Copy each line of the material below that includes the string "materials".

━━━ Extracted information ━━━

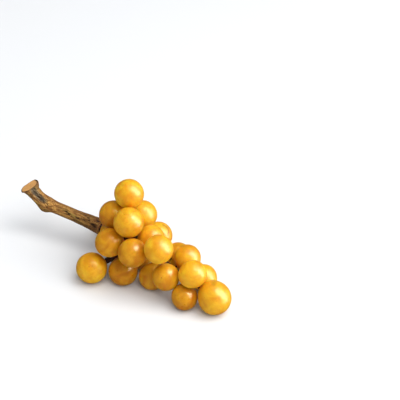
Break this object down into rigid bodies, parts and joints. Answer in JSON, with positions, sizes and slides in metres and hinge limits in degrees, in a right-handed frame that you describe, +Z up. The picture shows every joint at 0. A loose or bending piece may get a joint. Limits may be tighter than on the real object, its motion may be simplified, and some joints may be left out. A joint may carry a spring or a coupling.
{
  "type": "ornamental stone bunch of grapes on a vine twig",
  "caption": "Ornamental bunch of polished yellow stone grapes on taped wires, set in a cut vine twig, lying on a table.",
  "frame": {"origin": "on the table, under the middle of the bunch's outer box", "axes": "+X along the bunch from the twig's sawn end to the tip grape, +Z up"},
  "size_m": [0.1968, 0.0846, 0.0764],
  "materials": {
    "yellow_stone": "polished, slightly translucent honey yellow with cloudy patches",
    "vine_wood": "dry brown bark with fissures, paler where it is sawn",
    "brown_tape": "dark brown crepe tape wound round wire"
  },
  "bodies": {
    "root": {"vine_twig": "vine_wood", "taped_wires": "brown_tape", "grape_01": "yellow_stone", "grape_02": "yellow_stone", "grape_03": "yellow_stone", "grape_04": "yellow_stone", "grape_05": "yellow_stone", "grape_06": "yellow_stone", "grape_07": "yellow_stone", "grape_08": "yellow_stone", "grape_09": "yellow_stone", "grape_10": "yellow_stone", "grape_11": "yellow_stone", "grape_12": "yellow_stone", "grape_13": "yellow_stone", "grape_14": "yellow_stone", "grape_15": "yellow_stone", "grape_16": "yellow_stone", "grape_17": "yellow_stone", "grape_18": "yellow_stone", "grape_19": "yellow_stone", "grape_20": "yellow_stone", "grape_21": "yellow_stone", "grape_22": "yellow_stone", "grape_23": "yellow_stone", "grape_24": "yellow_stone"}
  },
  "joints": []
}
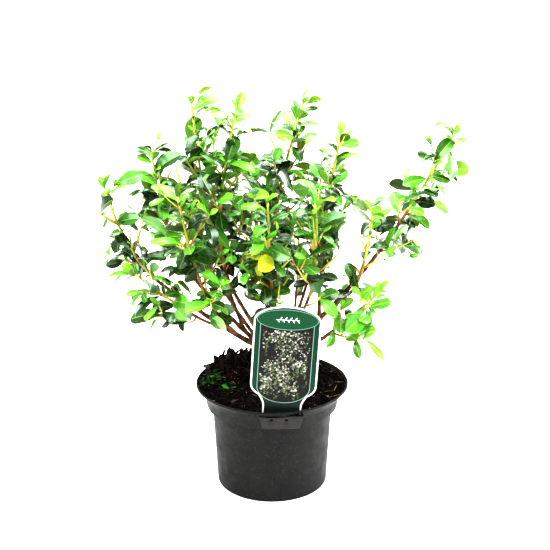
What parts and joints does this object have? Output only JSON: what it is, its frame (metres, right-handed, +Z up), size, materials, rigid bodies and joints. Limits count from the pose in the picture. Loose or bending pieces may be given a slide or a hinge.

━━━

• **Response to this exercise**
  "materials": {
What parts and joints does this object have? Output only JSON: what it is, its frame (metres, right-handed, +Z up), size, materials, rigid bodies and joints. Limits count from the pose in the picture. Loose or bending pieces may be given a slide or a hinge.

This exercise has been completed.